How do I prepare for my MRI/MRA procedure?
No MRI/MRA procedures require you to be NPO (nothing by mouth), except for abdominal imaging. Sometimes this may be extended to as much as 6 hours.  These instructions should be given to physician’s office before when the exam is scheduled.  If any questions arise please feel free to call the imaging department and we would be glad to assist you.

Leave all valuable personal items at home the day of your MRI procedure. This includes jewelry (including body jewelry), coins, watches, hairpins, barrettes, money, credit or bank cards and electronic devices, e.g., computers, ipods, personal gaming devices and cell phones. Lockers are available for any personal belongings brought with you the day of your exam.

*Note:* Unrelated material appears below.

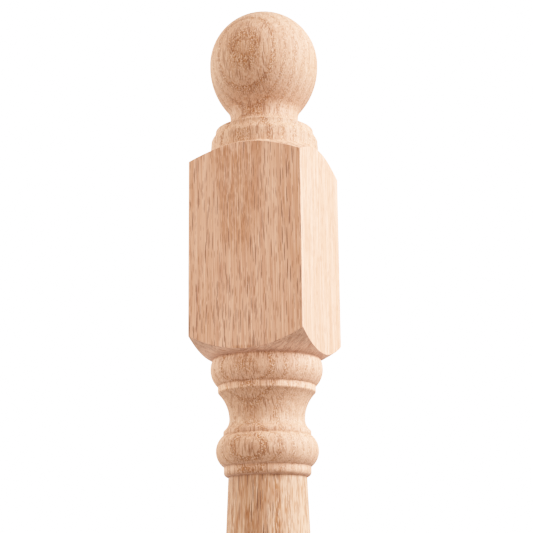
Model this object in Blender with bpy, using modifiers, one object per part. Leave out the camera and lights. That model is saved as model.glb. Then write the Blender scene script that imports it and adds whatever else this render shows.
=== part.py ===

What can I expect when I arrive for my MRI/MRA appointment?
You will be asked to fill out a history form. This helps us care for you during your visit with us. This information is provided to the radiologist who will review current and historical information related to your clinical condition while interpreting your images. For your safety a staff member will review your patient safety screening and history form with you. We will also explain the procedure to you. You will be asked to remove all metal objects. This may include jewelry, glasses and dentures. If possible leave all metal objects at home. You will be provided hospital attire to wear during your exam to insure your safety and also reduce the risk of problems with the images. This may include a hospital gown or scrub pants. Remember to use the restroom before your MRI, so you can be comfortable during the procedure.

What should I expect during my MRI/MRA procedure?
Each MRI procedure requires specific body positioning and the use of an MRI coil (image information receiver). This will be explained to you during your interview with the MRI staff. Most procedures require a heads first entry in to the magnet (ie, brain, neck, chest, shoulder) while others require feet first entry (foot/ankle, knee, hip, pelvis, abdomen, breast). The MRI scanner is very noisy (loud knocking sound) when we are making images. You will be provided ear protection to minimize this noise. It is important that you hold as still as possible during the scan to ensure the images don’t blur. The more relaxed you are the easier and faster the scan will be.

Will I receive IV contrast for my MRI/MRA procedure?
Some MRI / MRA procedures may require the administration of Intravenous (IV) contrast. A contrast agent is a material or dye used to make specific organs, blood vessels, or types of tissue (such as tumors) more visible on MRI images. Gadolinium is the most commonly used contrast agent. You may experience slight discomfort while the needle is placed if your procedure requires IV contrast.

How long will my MRI/MRA procedure last?
The MRI/MRA procedure generally lasts about 20 minutes. Some procedures are longer in duration and others may be slightly shorter.

What should I expect after my MRI/MRA procedure?
There are no side effects from MRI / MRA procedures. You will be able to resume normal activities immediately following the procedure unless otherwise directed by your physician.

When will I receive my results?
A radiologist will interpret the images and a report will be sent to the physician who ordered your procedure within 24-48 hours. Please follow up with your physician’s office on when and how you will receive the results of your MRI/MRA procedure.

Once I arrive at the hospital where do I go to have my test?
Once you enter the main entrance of the facility you will stop at Patient Registration to register for your test.  Once registered, you will be escorted to Medical Imaging on the first floor of the hospital.